◆ SET TASK ◆
Output the material below in its entirety, exactly as given.

::::::::

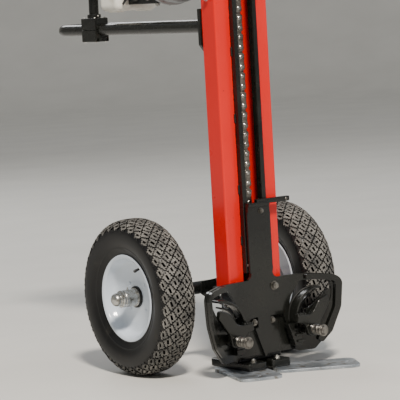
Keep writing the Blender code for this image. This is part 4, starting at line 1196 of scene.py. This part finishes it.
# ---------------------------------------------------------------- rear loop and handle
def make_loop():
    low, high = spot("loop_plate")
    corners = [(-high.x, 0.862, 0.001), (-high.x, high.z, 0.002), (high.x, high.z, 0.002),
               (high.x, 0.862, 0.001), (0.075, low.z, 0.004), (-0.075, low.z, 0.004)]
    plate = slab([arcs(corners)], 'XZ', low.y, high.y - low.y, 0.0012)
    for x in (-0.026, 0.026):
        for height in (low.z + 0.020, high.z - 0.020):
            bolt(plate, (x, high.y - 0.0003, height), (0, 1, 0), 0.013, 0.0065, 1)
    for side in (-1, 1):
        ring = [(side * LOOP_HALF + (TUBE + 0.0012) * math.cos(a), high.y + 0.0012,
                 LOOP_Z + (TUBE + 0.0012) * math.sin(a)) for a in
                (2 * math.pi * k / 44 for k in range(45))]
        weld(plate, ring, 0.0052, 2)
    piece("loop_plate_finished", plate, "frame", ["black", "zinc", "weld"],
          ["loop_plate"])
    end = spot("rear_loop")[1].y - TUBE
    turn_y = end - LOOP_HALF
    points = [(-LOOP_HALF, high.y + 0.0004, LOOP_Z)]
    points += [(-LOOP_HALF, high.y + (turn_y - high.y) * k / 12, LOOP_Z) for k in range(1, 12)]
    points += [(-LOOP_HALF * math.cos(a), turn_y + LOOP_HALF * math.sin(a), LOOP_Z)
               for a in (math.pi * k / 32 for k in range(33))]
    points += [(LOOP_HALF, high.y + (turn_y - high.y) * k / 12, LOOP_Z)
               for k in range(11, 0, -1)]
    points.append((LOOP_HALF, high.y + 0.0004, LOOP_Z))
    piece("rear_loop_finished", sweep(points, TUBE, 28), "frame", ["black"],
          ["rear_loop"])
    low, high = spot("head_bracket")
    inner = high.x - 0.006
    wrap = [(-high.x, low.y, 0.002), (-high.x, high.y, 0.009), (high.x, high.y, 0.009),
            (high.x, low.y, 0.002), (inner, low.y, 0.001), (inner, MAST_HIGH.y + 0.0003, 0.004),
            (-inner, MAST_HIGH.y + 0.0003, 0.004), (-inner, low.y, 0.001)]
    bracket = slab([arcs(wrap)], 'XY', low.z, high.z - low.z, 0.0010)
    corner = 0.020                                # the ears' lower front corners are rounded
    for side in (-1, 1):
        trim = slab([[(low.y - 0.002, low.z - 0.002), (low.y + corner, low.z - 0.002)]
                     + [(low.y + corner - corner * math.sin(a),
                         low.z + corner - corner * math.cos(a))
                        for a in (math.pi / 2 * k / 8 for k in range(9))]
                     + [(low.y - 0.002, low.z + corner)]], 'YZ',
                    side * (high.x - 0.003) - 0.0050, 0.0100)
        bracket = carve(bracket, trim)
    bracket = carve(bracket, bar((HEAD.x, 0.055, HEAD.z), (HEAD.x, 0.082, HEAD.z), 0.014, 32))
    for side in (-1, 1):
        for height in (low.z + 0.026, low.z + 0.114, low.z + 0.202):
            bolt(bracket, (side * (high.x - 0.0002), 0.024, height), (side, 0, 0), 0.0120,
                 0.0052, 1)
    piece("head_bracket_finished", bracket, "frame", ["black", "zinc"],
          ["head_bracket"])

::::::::

◆ ANSWER TO THE PROBLEM ◆
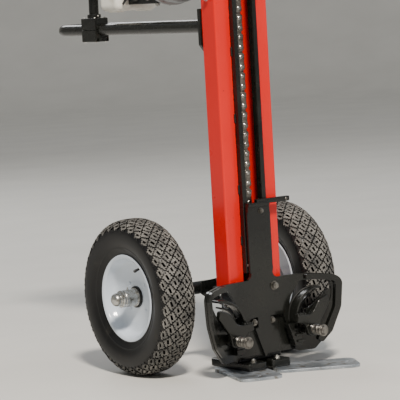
Keep writing the Blender code for this image. This is part 4, starting at line 1196 of scene.py. This part finishes it.
# ---------------------------------------------------------------- rear loop and handle
def make_loop():
    low, high = spot("loop_plate")
    corners = [(-high.x, 0.862, 0.001), (-high.x, high.z, 0.002), (high.x, high.z, 0.002),
               (high.x, 0.862, 0.001), (0.075, low.z, 0.004), (-0.075, low.z, 0.004)]
    plate = slab([arcs(corners)], 'XZ', low.y, high.y - low.y, 0.0012)
    for x in (-0.026, 0.026):
        for height in (low.z + 0.020, high.z - 0.020):
            bolt(plate, (x, high.y - 0.0003, height), (0, 1, 0), 0.013, 0.0065, 1)
    for side in (-1, 1):
        ring = [(side * LOOP_HALF + (TUBE + 0.0012) * math.cos(a), high.y + 0.0012,
                 LOOP_Z + (TUBE + 0.0012) * math.sin(a)) for a in
                (2 * math.pi * k / 44 for k in range(45))]
        weld(plate, ring, 0.0052, 2)
    piece("loop_plate_finished", plate, "frame", ["black", "zinc", "weld"],
          ["loop_plate"])
    end = spot("rear_loop")[1].y - TUBE
    turn_y = end - LOOP_HALF
    points = [(-LOOP_HALF, high.y + 0.0004, LOOP_Z)]
    points += [(-LOOP_HALF, high.y + (turn_y - high.y) * k / 12, LOOP_Z) for k in range(1, 12)]
    points += [(-LOOP_HALF * math.cos(a), turn_y + LOOP_HALF * math.sin(a), LOOP_Z)
               for a in (math.pi * k / 32 for k in range(33))]
    points += [(LOOP_HALF, high.y + (turn_y - high.y) * k / 12, LOOP_Z)
               for k in range(11, 0, -1)]
    points.append((LOOP_HALF, high.y + 0.0004, LOOP_Z))
    piece("rear_loop_finished", sweep(points, TUBE, 28), "frame", ["black"],
          ["rear_loop"])
    low, high = spot("head_bracket")
    inner = high.x - 0.006
    wrap = [(-high.x, low.y, 0.002), (-high.x, high.y, 0.009), (high.x, high.y, 0.009),
            (high.x, low.y, 0.002), (inner, low.y, 0.001), (inner, MAST_HIGH.y + 0.0003, 0.004),
            (-inner, MAST_HIGH.y + 0.0003, 0.004), (-inner, low.y, 0.001)]
    bracket = slab([arcs(wrap)], 'XY', low.z, high.z - low.z, 0.0010)
    corner = 0.020                                # the ears' lower front corners are rounded
    for side in (-1, 1):
        trim = slab([[(low.y - 0.002, low.z - 0.002), (low.y + corner, low.z - 0.002)]
                     + [(low.y + corner - corner * math.sin(a),
                         low.z + corner - corner * math.cos(a))
                        for a in (math.pi / 2 * k / 8 for k in range(9))]
                     + [(low.y - 0.002, low.z + corner)]], 'YZ',
                    side * (high.x - 0.003) - 0.0050, 0.0100)
        bracket = carve(bracket, trim)
    bracket = carve(bracket, bar((HEAD.x, 0.055, HEAD.z), (HEAD.x, 0.082, HEAD.z), 0.014, 32))
    for side in (-1, 1):
        for height in (low.z + 0.026, low.z + 0.114, low.z + 0.202):
            bolt(bracket, (side * (high.x - 0.0002), 0.024, height), (side, 0, 0), 0.0120,
                 0.0052, 1)
    piece("head_bracket_finished", bracket, "frame", ["black", "zinc"],
          ["head_bracket"])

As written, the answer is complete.